Set task: Your task is to copy a single run of lines that starts at the line with "The Blender code" and stops at the line with "return tools +", keeping both ends. Copy nothing else.
==== The input
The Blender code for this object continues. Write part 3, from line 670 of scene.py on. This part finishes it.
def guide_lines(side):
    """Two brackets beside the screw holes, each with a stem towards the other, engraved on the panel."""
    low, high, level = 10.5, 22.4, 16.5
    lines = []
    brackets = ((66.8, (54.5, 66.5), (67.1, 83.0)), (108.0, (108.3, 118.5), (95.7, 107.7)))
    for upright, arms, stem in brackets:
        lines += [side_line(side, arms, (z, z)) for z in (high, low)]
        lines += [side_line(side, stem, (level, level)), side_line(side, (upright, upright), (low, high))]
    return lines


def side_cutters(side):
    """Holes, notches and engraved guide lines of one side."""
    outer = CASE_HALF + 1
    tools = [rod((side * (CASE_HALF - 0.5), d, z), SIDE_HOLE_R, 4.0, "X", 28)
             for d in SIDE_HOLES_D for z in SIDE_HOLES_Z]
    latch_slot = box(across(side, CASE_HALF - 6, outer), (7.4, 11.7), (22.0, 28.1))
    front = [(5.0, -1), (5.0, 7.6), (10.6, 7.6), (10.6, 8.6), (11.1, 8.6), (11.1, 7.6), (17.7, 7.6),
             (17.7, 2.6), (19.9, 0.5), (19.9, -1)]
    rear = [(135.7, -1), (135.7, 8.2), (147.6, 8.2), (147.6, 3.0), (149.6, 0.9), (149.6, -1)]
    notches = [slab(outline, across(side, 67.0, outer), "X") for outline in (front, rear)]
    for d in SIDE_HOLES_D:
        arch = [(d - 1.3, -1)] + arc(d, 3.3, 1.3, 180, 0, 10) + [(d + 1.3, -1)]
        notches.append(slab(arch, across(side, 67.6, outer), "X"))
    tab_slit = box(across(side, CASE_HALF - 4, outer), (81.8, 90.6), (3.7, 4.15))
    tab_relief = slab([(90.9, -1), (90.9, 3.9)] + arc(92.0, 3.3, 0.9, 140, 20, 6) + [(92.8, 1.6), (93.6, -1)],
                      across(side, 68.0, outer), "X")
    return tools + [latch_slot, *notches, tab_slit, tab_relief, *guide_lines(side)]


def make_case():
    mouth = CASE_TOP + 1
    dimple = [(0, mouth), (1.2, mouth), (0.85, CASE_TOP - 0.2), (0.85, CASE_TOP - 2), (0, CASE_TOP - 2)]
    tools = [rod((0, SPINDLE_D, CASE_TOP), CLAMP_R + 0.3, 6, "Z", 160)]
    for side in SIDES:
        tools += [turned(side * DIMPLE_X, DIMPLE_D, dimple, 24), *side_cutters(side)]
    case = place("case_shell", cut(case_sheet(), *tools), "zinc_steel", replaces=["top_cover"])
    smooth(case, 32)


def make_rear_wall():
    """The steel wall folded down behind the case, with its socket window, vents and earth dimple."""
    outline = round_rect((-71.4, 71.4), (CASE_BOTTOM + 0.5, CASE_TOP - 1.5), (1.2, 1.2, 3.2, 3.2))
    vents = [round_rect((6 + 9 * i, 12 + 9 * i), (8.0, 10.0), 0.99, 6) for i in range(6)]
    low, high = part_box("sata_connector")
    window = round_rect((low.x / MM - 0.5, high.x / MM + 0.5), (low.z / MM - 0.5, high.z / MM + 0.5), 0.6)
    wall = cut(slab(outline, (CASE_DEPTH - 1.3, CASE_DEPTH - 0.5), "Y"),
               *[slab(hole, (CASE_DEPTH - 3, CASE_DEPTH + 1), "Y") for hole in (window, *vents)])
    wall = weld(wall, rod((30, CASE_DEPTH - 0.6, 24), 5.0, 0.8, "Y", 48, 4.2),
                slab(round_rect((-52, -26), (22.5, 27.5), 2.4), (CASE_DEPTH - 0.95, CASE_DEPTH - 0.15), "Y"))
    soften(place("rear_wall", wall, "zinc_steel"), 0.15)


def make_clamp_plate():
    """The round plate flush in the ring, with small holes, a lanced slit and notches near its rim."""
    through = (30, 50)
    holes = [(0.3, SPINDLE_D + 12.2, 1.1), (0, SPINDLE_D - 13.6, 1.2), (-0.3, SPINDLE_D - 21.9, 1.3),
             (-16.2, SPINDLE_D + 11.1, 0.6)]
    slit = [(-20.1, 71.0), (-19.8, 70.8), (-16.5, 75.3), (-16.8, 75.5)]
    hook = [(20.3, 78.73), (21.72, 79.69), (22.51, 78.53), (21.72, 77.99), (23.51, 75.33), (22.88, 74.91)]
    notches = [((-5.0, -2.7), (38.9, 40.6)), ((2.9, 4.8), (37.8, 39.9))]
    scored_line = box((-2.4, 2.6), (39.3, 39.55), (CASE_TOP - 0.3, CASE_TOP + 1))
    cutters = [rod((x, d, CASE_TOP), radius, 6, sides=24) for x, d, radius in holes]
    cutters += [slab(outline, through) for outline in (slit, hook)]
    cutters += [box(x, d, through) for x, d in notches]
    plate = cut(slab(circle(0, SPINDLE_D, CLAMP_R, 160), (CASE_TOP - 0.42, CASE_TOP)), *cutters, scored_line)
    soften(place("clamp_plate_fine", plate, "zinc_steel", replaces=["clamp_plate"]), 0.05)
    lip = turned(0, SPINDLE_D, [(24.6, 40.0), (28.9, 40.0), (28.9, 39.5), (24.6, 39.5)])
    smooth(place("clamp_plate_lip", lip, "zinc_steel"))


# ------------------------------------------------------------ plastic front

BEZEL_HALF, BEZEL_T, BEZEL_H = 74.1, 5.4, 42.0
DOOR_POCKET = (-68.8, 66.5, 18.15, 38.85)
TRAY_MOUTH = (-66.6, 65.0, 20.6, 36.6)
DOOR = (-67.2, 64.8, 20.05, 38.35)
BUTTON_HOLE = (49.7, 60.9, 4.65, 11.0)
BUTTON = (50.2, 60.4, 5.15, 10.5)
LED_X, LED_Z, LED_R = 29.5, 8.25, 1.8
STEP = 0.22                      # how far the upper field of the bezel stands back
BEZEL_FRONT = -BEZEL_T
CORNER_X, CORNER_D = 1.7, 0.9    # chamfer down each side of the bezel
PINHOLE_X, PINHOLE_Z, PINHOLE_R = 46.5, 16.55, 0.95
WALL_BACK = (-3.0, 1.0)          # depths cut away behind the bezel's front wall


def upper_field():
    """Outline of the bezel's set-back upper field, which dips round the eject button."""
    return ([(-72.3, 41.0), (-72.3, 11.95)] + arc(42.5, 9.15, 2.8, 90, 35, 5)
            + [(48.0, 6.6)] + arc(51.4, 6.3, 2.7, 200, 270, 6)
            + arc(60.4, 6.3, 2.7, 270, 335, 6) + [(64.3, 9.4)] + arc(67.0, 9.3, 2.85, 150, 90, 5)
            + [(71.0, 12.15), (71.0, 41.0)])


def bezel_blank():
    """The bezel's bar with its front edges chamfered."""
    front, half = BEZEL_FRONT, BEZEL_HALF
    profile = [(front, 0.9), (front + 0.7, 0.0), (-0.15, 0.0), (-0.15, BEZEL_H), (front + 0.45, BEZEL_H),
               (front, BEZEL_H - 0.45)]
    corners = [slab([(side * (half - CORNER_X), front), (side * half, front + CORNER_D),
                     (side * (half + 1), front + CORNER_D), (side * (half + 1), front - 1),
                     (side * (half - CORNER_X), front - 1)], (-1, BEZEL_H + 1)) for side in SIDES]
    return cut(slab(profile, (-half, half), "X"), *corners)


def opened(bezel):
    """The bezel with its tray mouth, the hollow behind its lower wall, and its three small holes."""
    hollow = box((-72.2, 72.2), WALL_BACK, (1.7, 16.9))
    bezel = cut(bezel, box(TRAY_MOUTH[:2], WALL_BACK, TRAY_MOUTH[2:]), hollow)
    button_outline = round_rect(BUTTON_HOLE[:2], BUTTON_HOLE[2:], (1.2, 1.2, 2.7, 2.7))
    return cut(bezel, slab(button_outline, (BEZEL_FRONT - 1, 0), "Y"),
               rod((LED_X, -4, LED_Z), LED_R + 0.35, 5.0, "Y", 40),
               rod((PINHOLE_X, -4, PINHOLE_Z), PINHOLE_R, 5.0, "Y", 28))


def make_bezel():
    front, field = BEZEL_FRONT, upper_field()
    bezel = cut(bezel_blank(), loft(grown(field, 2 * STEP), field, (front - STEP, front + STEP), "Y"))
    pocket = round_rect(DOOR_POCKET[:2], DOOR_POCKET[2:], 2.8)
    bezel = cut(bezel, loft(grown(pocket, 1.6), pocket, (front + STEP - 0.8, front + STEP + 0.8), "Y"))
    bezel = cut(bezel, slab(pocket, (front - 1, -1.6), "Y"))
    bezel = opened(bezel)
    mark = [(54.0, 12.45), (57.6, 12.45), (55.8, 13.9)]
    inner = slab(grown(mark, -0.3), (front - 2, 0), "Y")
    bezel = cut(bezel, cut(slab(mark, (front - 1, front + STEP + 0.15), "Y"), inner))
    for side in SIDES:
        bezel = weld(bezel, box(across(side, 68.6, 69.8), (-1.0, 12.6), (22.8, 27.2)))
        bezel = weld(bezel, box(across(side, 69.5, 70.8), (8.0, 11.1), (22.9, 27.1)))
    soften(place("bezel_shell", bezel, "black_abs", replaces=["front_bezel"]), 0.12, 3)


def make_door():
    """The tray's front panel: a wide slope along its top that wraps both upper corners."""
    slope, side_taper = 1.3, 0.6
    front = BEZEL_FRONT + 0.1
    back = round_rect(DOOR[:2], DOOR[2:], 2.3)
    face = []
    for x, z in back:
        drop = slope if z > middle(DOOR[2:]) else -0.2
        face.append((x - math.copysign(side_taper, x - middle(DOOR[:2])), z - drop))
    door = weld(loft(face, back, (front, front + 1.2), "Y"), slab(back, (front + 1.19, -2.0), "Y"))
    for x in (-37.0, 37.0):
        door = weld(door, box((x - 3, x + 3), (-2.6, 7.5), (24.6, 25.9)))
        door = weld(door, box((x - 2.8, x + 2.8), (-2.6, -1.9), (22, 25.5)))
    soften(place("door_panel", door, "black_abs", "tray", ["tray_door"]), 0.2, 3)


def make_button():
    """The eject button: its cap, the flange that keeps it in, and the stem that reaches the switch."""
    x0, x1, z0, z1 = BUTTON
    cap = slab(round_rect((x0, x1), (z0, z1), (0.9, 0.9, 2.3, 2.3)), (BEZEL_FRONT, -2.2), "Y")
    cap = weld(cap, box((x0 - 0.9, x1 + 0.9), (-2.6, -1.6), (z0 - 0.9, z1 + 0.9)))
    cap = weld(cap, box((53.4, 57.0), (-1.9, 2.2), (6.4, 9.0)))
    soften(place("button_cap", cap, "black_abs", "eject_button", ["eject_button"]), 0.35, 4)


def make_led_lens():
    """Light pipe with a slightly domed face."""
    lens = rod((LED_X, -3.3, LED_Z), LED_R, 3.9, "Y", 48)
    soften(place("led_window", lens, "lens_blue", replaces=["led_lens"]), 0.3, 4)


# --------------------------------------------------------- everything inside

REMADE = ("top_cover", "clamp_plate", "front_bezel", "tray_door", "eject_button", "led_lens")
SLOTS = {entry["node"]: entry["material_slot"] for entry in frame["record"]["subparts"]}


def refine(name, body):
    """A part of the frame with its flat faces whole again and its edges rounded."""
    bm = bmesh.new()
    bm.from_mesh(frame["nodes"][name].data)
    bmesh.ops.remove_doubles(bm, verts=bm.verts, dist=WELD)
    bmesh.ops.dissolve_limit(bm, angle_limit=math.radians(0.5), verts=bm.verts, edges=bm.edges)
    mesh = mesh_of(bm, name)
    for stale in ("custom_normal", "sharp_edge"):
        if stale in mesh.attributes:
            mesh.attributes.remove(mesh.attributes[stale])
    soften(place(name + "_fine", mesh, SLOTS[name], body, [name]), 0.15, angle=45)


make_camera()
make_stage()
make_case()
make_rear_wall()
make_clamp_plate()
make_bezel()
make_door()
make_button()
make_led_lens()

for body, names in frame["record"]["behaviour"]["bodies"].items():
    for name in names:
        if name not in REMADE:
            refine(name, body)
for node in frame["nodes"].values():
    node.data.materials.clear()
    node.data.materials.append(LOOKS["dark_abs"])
========
==== The input
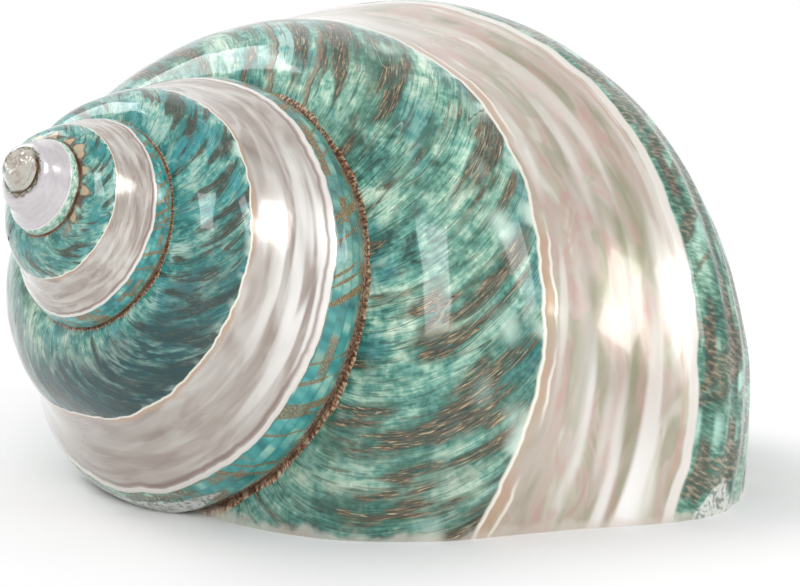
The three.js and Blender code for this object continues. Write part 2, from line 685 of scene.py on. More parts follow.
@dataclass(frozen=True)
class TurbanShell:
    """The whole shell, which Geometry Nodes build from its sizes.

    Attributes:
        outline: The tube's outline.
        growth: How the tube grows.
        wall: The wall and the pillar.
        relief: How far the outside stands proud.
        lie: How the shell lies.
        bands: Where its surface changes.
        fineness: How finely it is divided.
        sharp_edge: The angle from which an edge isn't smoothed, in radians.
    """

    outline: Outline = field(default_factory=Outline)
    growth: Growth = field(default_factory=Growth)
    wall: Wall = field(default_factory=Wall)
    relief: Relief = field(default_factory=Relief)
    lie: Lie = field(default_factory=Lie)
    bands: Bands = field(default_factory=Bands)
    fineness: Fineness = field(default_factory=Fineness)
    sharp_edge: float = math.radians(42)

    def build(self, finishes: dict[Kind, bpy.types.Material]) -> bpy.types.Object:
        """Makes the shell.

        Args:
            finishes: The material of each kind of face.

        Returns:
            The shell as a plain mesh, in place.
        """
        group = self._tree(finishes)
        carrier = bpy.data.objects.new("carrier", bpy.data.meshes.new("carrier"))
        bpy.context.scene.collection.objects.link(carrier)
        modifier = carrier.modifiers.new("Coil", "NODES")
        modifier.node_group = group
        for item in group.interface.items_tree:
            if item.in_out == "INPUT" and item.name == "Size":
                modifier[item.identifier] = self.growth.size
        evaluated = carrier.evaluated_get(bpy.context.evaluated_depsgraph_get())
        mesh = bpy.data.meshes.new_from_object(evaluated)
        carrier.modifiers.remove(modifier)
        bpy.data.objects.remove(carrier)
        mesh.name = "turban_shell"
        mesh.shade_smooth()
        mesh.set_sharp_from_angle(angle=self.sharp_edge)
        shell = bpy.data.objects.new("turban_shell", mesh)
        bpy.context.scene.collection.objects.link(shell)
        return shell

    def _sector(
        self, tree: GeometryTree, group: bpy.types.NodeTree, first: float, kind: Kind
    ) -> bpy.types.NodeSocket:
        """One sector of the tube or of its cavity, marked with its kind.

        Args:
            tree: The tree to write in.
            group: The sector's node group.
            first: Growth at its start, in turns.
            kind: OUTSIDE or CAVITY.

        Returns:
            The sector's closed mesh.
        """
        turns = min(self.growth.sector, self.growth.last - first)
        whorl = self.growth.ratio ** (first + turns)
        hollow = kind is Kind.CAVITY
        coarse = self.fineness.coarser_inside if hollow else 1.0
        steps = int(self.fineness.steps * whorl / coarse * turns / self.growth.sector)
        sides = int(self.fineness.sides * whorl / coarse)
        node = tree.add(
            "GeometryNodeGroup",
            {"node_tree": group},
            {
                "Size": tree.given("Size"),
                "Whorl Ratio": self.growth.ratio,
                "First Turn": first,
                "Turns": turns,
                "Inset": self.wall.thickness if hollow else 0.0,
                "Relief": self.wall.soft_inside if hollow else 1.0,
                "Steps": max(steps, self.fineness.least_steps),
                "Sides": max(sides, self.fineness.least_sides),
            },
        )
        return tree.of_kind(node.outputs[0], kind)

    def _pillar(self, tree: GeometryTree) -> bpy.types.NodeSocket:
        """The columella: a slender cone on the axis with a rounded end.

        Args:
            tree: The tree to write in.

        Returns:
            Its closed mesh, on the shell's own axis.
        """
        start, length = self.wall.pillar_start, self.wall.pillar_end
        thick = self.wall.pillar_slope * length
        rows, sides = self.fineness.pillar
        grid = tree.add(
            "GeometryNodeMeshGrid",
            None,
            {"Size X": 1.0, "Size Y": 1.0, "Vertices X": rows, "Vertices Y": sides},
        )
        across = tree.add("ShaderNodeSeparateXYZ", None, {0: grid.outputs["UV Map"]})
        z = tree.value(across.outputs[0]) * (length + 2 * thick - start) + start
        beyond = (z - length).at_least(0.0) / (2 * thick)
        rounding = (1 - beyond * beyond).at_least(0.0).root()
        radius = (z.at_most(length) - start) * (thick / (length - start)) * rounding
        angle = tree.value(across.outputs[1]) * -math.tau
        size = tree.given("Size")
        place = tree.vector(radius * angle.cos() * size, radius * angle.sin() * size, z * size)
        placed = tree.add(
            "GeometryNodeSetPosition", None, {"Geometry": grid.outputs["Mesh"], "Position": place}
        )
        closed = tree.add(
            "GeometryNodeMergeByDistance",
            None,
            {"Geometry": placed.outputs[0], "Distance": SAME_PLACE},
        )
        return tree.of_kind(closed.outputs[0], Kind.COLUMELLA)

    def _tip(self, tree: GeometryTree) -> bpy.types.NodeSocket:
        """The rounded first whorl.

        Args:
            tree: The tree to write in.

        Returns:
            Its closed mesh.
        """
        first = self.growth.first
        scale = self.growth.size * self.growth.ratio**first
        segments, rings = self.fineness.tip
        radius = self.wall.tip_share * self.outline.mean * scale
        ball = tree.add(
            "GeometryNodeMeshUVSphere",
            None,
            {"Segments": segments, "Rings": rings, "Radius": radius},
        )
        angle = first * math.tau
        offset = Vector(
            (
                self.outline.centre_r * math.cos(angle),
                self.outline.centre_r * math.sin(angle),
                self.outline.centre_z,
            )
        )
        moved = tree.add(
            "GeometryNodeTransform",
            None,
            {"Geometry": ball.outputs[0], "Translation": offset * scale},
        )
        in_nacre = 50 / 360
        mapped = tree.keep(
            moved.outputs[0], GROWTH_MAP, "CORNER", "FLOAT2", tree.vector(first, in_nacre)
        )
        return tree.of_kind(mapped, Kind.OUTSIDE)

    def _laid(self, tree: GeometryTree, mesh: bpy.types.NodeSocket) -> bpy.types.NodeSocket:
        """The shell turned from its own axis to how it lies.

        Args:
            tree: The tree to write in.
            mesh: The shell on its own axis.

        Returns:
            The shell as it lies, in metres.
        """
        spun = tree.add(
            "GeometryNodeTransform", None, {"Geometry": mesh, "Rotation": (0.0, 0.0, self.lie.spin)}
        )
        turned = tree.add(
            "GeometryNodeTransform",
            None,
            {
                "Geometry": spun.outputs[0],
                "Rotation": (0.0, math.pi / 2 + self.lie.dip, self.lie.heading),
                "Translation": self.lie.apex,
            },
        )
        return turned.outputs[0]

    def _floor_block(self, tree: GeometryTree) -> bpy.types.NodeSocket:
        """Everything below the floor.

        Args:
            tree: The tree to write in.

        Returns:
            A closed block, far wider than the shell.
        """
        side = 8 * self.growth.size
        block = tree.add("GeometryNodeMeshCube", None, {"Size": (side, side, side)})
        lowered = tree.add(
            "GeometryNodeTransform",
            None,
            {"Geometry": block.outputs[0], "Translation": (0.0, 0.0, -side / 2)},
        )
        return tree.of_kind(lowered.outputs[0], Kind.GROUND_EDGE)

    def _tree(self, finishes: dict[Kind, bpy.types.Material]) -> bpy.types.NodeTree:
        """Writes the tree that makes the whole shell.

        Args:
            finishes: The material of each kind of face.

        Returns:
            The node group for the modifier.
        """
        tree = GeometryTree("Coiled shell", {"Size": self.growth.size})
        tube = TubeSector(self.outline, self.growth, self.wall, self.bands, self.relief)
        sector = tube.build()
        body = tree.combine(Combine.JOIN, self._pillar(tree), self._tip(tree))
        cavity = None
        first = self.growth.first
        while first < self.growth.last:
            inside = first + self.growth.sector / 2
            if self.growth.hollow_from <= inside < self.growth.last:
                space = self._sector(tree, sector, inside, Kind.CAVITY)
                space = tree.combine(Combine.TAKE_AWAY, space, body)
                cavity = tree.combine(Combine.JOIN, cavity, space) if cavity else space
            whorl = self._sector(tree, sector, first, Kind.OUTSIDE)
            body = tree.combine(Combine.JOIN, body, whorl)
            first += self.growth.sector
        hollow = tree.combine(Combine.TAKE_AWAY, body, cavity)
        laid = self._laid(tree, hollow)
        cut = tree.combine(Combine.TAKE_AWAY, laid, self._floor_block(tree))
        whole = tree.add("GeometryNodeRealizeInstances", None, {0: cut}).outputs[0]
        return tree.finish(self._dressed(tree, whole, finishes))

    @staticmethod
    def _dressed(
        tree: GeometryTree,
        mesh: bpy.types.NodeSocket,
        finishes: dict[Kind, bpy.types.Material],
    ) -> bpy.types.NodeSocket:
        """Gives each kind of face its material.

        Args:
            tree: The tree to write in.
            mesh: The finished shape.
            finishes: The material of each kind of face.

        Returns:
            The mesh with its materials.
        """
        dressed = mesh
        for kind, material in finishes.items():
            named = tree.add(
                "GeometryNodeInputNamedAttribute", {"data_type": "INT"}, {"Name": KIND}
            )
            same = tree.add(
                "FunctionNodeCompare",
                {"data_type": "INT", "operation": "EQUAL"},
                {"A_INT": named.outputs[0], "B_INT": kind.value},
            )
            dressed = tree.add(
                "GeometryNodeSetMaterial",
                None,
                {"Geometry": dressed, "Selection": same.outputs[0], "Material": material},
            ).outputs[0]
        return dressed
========
==== The input
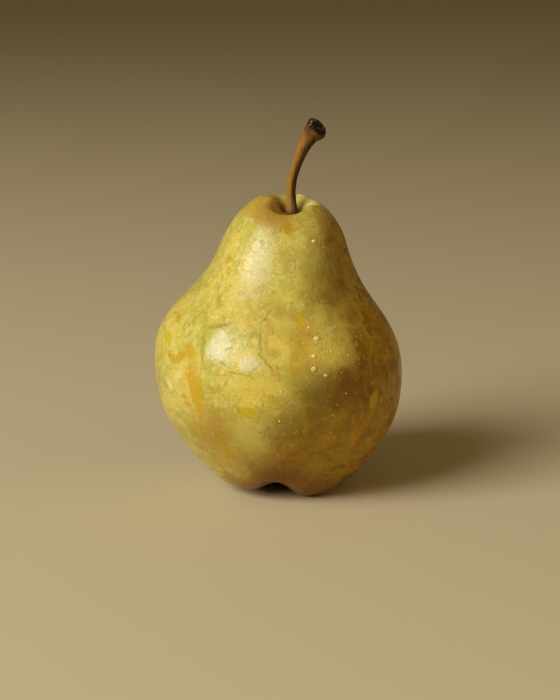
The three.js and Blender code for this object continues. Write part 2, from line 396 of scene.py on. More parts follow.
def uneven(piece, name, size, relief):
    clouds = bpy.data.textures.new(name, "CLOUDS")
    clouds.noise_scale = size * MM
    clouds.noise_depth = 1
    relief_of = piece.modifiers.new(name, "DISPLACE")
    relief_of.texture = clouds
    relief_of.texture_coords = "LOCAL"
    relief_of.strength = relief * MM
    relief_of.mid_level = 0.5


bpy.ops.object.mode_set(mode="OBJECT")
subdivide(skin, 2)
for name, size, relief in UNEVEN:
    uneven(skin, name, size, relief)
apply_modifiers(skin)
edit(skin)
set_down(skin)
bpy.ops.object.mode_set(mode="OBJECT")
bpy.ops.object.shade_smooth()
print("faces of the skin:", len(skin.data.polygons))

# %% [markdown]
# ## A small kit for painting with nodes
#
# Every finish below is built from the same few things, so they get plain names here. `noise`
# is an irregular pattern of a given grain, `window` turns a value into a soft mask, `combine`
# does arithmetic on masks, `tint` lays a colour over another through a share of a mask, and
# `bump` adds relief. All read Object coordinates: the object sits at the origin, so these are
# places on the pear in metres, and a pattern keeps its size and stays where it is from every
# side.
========
In response:
The Blender code for this object continues. Write part 3, from line 670 of scene.py on. This part finishes it.
def guide_lines(side):
    """Two brackets beside the screw holes, each with a stem towards the other, engraved on the panel."""
    low, high, level = 10.5, 22.4, 16.5
    lines = []
    brackets = ((66.8, (54.5, 66.5), (67.1, 83.0)), (108.0, (108.3, 118.5), (95.7, 107.7)))
    for upright, arms, stem in brackets:
        lines += [side_line(side, arms, (z, z)) for z in (high, low)]
        lines += [side_line(side, stem, (level, level)), side_line(side, (upright, upright), (low, high))]
    return lines


def side_cutters(side):
    """Holes, notches and engraved guide lines of one side."""
    outer = CASE_HALF + 1
    tools = [rod((side * (CASE_HALF - 0.5), d, z), SIDE_HOLE_R, 4.0, "X", 28)
             for d in SIDE_HOLES_D for z in SIDE_HOLES_Z]
    latch_slot = box(across(side, CASE_HALF - 6, outer), (7.4, 11.7), (22.0, 28.1))
    front = [(5.0, -1), (5.0, 7.6), (10.6, 7.6), (10.6, 8.6), (11.1, 8.6), (11.1, 7.6), (17.7, 7.6),
             (17.7, 2.6), (19.9, 0.5), (19.9, -1)]
    rear = [(135.7, -1), (135.7, 8.2), (147.6, 8.2), (147.6, 3.0), (149.6, 0.9), (149.6, -1)]
    notches = [slab(outline, across(side, 67.0, outer), "X") for outline in (front, rear)]
    for d in SIDE_HOLES_D:
        arch = [(d - 1.3, -1)] + arc(d, 3.3, 1.3, 180, 0, 10) + [(d + 1.3, -1)]
        notches.append(slab(arch, across(side, 67.6, outer), "X"))
    tab_slit = box(across(side, CASE_HALF - 4, outer), (81.8, 90.6), (3.7, 4.15))
    tab_relief = slab([(90.9, -1), (90.9, 3.9)] + arc(92.0, 3.3, 0.9, 140, 20, 6) + [(92.8, 1.6), (93.6, -1)],
                      across(side, 68.0, outer), "X")
    return tools + [latch_slot, *notches, tab_slit, tab_relief, *guide_lines(side)]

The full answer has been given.